-- Begin Information supplied --

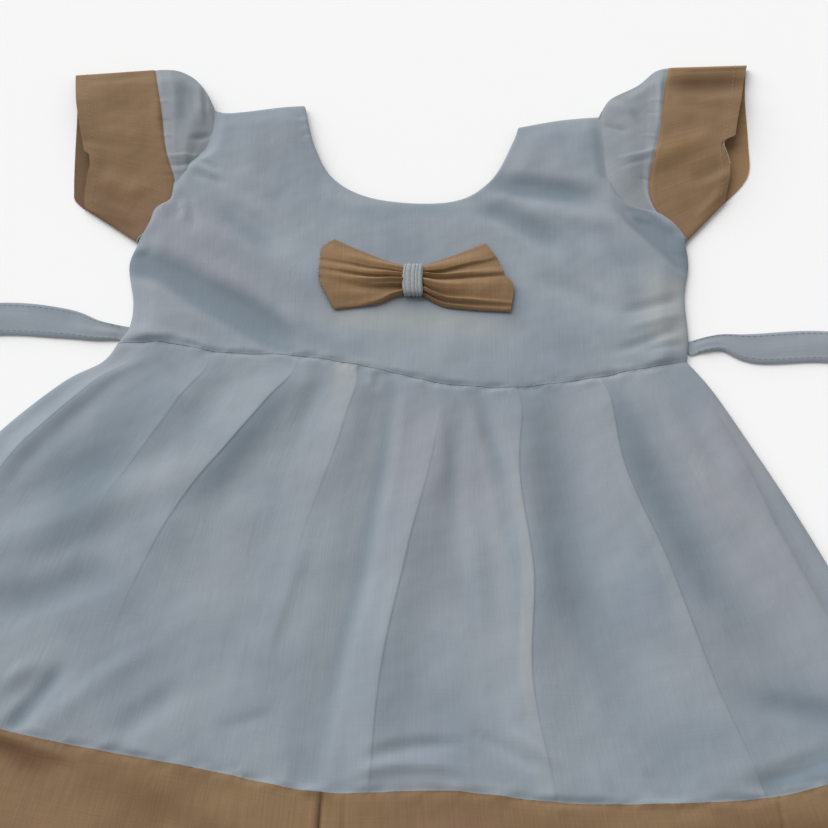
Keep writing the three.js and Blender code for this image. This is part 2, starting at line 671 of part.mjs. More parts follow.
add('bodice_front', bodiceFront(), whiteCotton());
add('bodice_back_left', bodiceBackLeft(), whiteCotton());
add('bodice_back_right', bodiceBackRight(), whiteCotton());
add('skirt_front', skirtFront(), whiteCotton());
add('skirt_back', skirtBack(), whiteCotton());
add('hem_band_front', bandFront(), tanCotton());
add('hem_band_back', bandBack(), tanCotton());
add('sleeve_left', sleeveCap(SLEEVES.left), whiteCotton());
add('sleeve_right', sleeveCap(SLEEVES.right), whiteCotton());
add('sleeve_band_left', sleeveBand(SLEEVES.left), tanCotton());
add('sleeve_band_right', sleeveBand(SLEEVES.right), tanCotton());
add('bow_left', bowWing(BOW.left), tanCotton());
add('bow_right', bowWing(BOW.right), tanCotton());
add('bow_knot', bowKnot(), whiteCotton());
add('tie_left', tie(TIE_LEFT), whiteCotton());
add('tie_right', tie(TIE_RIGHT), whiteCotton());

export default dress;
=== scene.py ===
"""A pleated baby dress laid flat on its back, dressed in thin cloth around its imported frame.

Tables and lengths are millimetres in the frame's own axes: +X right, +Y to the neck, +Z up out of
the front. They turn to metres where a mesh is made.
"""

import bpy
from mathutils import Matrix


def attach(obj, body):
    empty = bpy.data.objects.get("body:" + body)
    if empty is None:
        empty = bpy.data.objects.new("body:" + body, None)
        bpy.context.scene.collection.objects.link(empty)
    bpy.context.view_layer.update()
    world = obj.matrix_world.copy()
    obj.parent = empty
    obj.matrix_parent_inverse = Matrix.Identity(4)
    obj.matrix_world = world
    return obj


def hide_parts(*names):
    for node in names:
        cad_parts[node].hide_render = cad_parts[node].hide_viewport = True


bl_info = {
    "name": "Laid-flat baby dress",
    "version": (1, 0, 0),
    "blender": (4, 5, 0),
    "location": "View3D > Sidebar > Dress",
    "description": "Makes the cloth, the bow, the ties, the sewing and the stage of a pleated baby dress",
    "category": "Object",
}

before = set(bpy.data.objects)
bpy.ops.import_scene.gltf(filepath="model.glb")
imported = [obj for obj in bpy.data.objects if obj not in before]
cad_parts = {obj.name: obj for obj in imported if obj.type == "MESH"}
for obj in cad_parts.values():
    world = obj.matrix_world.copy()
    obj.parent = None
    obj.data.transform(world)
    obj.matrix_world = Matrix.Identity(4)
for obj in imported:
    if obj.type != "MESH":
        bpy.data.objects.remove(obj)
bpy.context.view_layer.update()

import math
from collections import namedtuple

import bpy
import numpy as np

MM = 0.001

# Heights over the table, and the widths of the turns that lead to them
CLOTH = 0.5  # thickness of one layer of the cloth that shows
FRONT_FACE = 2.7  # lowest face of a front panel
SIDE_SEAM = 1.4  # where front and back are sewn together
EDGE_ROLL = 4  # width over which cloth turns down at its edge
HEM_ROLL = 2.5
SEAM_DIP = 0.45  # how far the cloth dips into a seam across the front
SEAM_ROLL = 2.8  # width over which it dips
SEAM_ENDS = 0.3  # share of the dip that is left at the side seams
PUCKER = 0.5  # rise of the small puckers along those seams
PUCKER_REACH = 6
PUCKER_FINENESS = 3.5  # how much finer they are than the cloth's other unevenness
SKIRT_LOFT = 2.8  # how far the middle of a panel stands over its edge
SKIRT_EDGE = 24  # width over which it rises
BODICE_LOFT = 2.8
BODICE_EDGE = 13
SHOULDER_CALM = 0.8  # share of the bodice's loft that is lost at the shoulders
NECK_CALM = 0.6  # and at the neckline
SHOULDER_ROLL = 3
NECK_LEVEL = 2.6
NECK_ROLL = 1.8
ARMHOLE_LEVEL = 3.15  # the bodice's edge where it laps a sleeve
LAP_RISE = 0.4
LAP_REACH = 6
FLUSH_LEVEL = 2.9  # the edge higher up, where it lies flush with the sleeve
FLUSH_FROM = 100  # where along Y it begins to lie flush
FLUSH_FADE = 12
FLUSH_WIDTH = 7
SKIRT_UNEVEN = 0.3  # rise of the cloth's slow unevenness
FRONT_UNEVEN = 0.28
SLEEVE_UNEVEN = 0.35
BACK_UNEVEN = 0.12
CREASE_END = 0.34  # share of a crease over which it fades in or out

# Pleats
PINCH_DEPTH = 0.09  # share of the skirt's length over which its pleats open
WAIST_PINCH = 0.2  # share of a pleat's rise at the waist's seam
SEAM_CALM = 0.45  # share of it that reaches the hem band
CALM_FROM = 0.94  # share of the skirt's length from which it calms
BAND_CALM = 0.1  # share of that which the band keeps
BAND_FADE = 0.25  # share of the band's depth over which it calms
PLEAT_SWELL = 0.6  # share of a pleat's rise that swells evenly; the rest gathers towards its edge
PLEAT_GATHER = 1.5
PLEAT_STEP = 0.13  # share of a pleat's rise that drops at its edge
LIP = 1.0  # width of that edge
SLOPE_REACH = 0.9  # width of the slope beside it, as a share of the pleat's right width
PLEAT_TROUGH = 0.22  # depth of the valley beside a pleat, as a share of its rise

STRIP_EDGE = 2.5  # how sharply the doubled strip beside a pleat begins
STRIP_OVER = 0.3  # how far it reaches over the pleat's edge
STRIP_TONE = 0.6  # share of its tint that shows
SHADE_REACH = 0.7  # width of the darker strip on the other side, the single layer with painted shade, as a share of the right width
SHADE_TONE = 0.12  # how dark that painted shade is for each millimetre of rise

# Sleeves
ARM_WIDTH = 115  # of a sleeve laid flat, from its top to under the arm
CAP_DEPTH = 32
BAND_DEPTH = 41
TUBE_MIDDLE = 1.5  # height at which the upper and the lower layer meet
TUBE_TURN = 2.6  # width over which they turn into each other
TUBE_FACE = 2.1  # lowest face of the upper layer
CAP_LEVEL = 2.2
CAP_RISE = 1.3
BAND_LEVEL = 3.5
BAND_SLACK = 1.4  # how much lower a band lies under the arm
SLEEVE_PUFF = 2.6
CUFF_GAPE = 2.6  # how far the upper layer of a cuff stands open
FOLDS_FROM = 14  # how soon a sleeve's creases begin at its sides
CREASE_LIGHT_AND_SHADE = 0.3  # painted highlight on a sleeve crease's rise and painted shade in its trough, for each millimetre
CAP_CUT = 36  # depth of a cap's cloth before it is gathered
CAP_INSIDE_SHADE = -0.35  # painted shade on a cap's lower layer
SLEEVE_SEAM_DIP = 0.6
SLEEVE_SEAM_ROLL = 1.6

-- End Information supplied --

» What to work on:
From the top of the listing above, restate each line word for word up to and including the line with "bpy.context.scene.collection.objects.link(empty)"; add nothing else.

» Solution below:
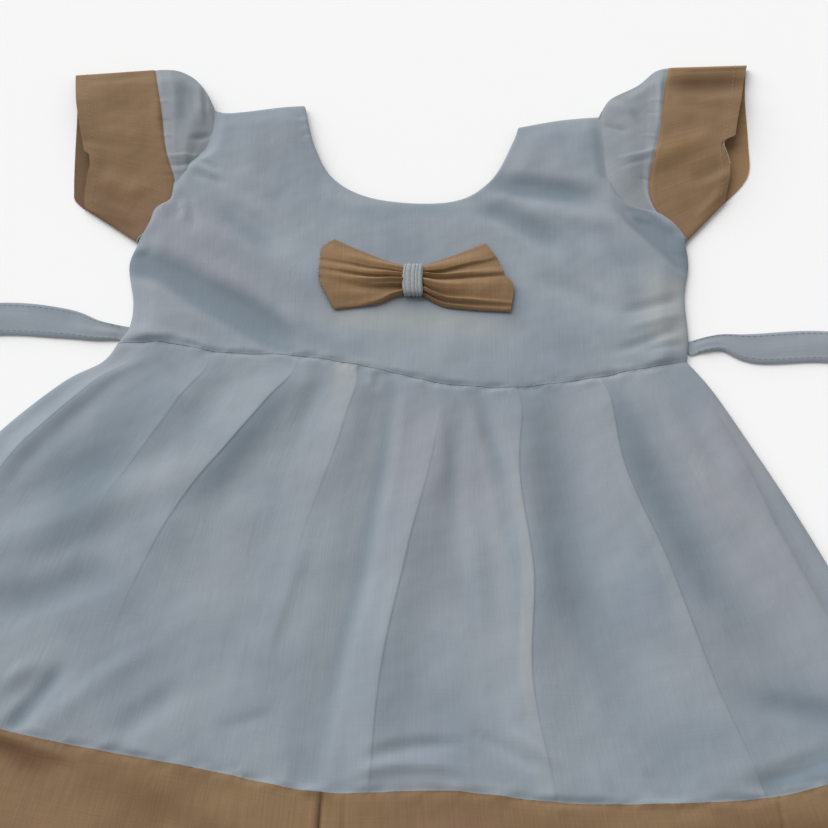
Keep writing the three.js and Blender code for this image. This is part 2, starting at line 671 of part.mjs. More parts follow.
add('bodice_front', bodiceFront(), whiteCotton());
add('bodice_back_left', bodiceBackLeft(), whiteCotton());
add('bodice_back_right', bodiceBackRight(), whiteCotton());
add('skirt_front', skirtFront(), whiteCotton());
add('skirt_back', skirtBack(), whiteCotton());
add('hem_band_front', bandFront(), tanCotton());
add('hem_band_back', bandBack(), tanCotton());
add('sleeve_left', sleeveCap(SLEEVES.left), whiteCotton());
add('sleeve_right', sleeveCap(SLEEVES.right), whiteCotton());
add('sleeve_band_left', sleeveBand(SLEEVES.left), tanCotton());
add('sleeve_band_right', sleeveBand(SLEEVES.right), tanCotton());
add('bow_left', bowWing(BOW.left), tanCotton());
add('bow_right', bowWing(BOW.right), tanCotton());
add('bow_knot', bowKnot(), whiteCotton());
add('tie_left', tie(TIE_LEFT), whiteCotton());
add('tie_right', tie(TIE_RIGHT), whiteCotton());

export default dress;
=== scene.py ===
"""A pleated baby dress laid flat on its back, dressed in thin cloth around its imported frame.

Tables and lengths are millimetres in the frame's own axes: +X right, +Y to the neck, +Z up out of
the front. They turn to metres where a mesh is made.
"""

import bpy
from mathutils import Matrix


def attach(obj, body):
    empty = bpy.data.objects.get("body:" + body)
    if empty is None:
        empty = bpy.data.objects.new("body:" + body, None)
        bpy.context.scene.collection.objects.link(empty)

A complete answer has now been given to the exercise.